Just when you decided to turn your life around and make it better everything turns hay wire!

My couzin just died, he hasn’t even reached 40 yet. He has been through so much these past few months. His house was burnt, all his belonging that he has painfully acquired gone, his beloved dog dead, his children hated him for some reason recently.

Don’t get me wrong, he is not a bad man. I remember him accompanying us in Manila. If it wasn’t for him I wouldnt know the nooks and crannys in Manila. He has been a part of our family growing up. I remember him staying here at our house when I was just a kid. And news of his death quickly spread even to the south, in Bicol.

Bicol. For some reason I can’t go back there since last we buried my Lola. So many times we planned to go back there and just when Lakbay was planning a trip, this is it I’m going back to my province.
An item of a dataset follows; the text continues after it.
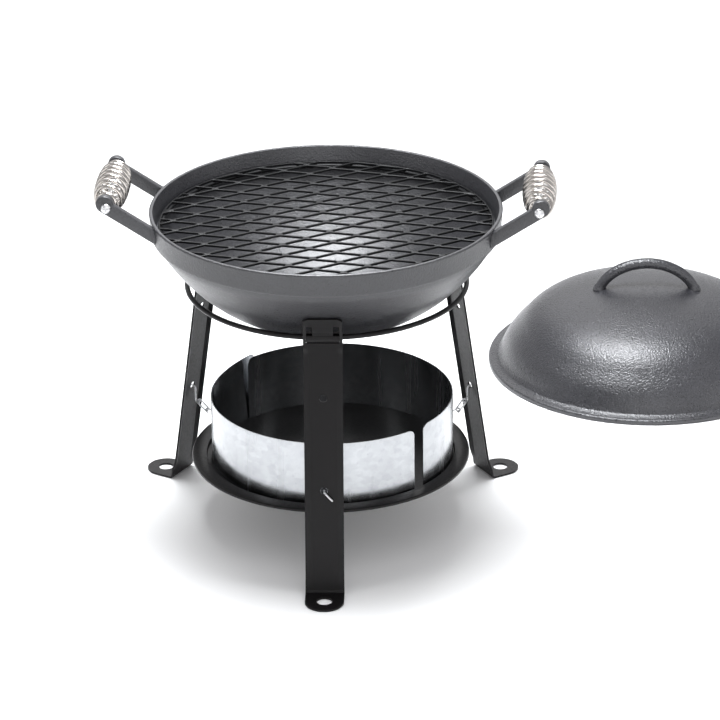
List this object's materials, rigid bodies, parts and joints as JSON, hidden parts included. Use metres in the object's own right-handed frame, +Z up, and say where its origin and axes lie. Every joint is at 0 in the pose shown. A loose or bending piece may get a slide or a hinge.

The news came and now one of my couzin will be going here in Manila instead of me.

So how do I feel now? For some reason I feel numb. Why don’t I feel a thing? I heard my mom cry on the Phone while talking to me, the people in Bicol were also in tears. His children are there. BUt somehow I feel nothing. Am I bad for not feeling anything? He’s a close relative does this mean I don’t care? I grew up with him does that mean I don’t care? Am I bad to feel nothing or it hasn’t sinked in yet? I don’t feel sad though my mind is telling me to?

I need to sleep. Tomorrow I’ll be back in reality. TO feel….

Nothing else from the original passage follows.